→ PROBLEM TO SOLVE
Copy the data below exactly.

→ DATA EXTRACT
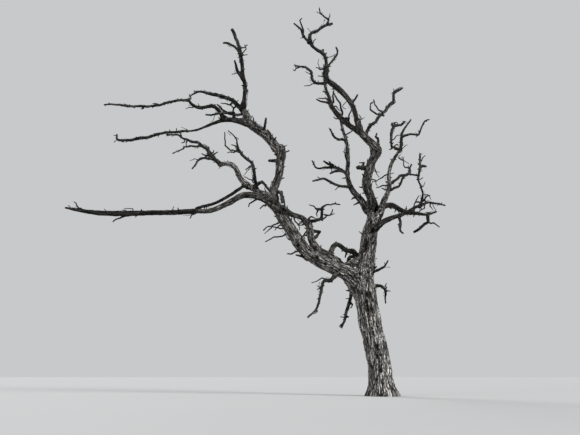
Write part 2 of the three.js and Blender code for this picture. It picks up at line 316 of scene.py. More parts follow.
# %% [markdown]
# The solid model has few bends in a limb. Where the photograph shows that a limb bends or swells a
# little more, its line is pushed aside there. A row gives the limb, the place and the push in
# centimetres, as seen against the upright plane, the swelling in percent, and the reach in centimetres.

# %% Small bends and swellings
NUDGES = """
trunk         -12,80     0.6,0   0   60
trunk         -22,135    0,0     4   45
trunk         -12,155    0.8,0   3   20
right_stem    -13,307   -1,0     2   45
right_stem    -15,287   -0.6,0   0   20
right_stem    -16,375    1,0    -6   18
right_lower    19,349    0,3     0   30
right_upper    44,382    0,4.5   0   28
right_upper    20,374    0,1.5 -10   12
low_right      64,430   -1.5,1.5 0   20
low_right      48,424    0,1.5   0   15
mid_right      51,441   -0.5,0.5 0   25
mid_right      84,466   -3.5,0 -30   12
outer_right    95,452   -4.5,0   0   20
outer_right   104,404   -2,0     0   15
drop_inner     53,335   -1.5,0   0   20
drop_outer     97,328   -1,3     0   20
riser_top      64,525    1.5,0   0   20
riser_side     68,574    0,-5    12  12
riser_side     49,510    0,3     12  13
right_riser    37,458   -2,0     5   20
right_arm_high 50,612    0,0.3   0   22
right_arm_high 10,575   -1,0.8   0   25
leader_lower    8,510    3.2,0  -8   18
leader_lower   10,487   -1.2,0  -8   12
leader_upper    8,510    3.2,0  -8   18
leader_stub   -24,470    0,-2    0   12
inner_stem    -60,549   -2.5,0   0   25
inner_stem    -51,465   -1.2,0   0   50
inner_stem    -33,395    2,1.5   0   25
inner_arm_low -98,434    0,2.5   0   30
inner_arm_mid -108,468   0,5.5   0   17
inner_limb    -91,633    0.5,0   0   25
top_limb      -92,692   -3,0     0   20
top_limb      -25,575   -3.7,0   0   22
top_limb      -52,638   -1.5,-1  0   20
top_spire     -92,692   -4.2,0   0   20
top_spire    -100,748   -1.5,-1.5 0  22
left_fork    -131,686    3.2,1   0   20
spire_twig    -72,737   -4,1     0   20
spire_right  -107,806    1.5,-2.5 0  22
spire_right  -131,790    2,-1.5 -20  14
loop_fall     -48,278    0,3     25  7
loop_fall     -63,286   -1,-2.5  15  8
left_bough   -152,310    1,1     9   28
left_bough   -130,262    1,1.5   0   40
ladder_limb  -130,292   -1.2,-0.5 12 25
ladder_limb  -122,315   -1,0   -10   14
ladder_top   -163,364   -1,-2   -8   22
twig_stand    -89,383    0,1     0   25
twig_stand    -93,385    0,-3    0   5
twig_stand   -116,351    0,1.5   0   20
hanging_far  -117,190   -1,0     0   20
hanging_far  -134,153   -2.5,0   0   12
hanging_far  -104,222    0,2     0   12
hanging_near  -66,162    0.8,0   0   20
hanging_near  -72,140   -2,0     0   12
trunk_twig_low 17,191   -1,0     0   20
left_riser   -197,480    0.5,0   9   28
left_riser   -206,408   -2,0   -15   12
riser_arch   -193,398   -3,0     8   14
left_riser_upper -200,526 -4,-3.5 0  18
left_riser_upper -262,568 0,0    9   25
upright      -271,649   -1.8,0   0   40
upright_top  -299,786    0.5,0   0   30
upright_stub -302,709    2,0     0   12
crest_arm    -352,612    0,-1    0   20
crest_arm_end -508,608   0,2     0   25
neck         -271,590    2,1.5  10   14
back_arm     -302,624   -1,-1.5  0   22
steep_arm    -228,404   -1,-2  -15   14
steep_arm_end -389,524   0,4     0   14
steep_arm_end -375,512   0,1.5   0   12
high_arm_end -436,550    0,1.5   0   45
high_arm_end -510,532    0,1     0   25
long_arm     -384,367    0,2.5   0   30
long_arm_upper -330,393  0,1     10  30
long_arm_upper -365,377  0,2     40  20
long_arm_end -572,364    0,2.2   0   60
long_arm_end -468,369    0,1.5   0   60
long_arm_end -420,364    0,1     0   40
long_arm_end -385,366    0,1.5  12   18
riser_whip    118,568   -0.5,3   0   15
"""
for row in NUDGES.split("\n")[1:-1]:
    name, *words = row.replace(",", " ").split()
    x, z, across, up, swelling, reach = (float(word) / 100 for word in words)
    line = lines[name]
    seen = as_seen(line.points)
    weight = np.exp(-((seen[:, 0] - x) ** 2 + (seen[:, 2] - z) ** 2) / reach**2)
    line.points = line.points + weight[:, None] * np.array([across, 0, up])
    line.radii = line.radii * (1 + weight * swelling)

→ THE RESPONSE
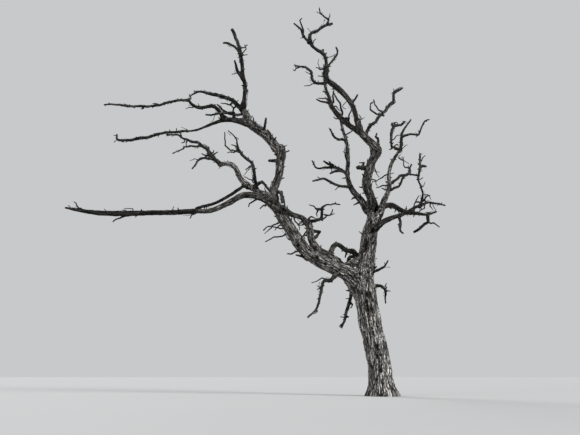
Write part 2 of the three.js and Blender code for this picture. It picks up at line 316 of scene.py. More parts follow.
# %% [markdown]
# The solid model has few bends in a limb. Where the photograph shows that a limb bends or swells a
# little more, its line is pushed aside there. A row gives the limb, the place and the push in
# centimetres, as seen against the upright plane, the swelling in percent, and the reach in centimetres.

# %% Small bends and swellings
NUDGES = """
trunk         -12,80     0.6,0   0   60
trunk         -22,135    0,0     4   45
trunk         -12,155    0.8,0   3   20
right_stem    -13,307   -1,0     2   45
right_stem    -15,287   -0.6,0   0   20
right_stem    -16,375    1,0    -6   18
right_lower    19,349    0,3     0   30
right_upper    44,382    0,4.5   0   28
right_upper    20,374    0,1.5 -10   12
low_right      64,430   -1.5,1.5 0   20
low_right      48,424    0,1.5   0   15
mid_right      51,441   -0.5,0.5 0   25
mid_right      84,466   -3.5,0 -30   12
outer_right    95,452   -4.5,0   0   20
outer_right   104,404   -2,0     0   15
drop_inner     53,335   -1.5,0   0   20
drop_outer     97,328   -1,3     0   20
riser_top      64,525    1.5,0   0   20
riser_side     68,574    0,-5    12  12
riser_side     49,510    0,3     12  13
right_riser    37,458   -2,0     5   20
right_arm_high 50,612    0,0.3   0   22
right_arm_high 10,575   -1,0.8   0   25
leader_lower    8,510    3.2,0  -8   18
leader_lower   10,487   -1.2,0  -8   12
leader_upper    8,510    3.2,0  -8   18
leader_stub   -24,470    0,-2    0   12
inner_stem    -60,549   -2.5,0   0   25
inner_stem    -51,465   -1.2,0   0   50
inner_stem    -33,395    2,1.5   0   25
inner_arm_low -98,434    0,2.5   0   30
inner_arm_mid -108,468   0,5.5   0   17
inner_limb    -91,633    0.5,0   0   25
top_limb      -92,692   -3,0     0   20
top_limb      -25,575   -3.7,0   0   22
top_limb      -52,638   -1.5,-1  0   20
top_spire     -92,692   -4.2,0   0   20
top_spire    -100,748   -1.5,-1.5 0  22
left_fork    -131,686    3.2,1   0   20
spire_twig    -72,737   -4,1     0   20
spire_right  -107,806    1.5,-2.5 0  22
spire_right  -131,790    2,-1.5 -20  14
loop_fall     -48,278    0,3     25  7
loop_fall     -63,286   -1,-2.5  15  8
left_bough   -152,310    1,1     9   28
left_bough   -130,262    1,1.5   0   40
ladder_limb  -130,292   -1.2,-0.5 12 25
ladder_limb  -122,315   -1,0   -10   14
ladder_top   -163,364   -1,-2   -8   22
twig_stand    -89,383    0,1     0   25
twig_stand    -93,385    0,-3    0   5
twig_stand   -116,351    0,1.5   0   20
hanging_far  -117,190   -1,0     0   20
hanging_far  -134,153   -2.5,0   0   12
hanging_far  -104,222    0,2     0   12
hanging_near  -66,162    0.8,0   0   20
hanging_near  -72,140   -2,0     0   12
trunk_twig_low 17,191   -1,0     0   20
left_riser   -197,480    0.5,0   9   28
left_riser   -206,408   -2,0   -15   12
riser_arch   -193,398   -3,0     8   14
left_riser_upper -200,526 -4,-3.5 0  18
left_riser_upper -262,568 0,0    9   25
upright      -271,649   -1.8,0   0   40
upright_top  -299,786    0.5,0   0   30
upright_stub -302,709    2,0     0   12
crest_arm    -352,612    0,-1    0   20
crest_arm_end -508,608   0,2     0   25
neck         -271,590    2,1.5  10   14
back_arm     -302,624   -1,-1.5  0   22
steep_arm    -228,404   -1,-2  -15   14
steep_arm_end -389,524   0,4     0   14
steep_arm_end -375,512   0,1.5   0   12
high_arm_end -436,550    0,1.5   0   45
high_arm_end -510,532    0,1     0   25
long_arm     -384,367    0,2.5   0   30
long_arm_upper -330,393  0,1     10  30
long_arm_upper -365,377  0,2     40  20
long_arm_end -572,364    0,2.2   0   60
long_arm_end -468,369    0,1.5   0   60
long_arm_end -420,364    0,1     0   40
long_arm_end -385,366    0,1.5  12   18
riser_whip    118,568   -0.5,3   0   15
"""
for row in NUDGES.split("\n")[1:-1]:
    name, *words = row.replace(",", " ").split()
    x, z, across, up, swelling, reach = (float(word) / 100 for word in words)
    line = lines[name]
    seen = as_seen(line.points)
    weight = np.exp(-((seen[:, 0] - x) ** 2 + (seen[:, 2] - z) ** 2) / reach**2)
    line.points = line.points + weight[:, None] * np.array([across, 0, up])
    line.radii = line.radii * (1 + weight * swelling)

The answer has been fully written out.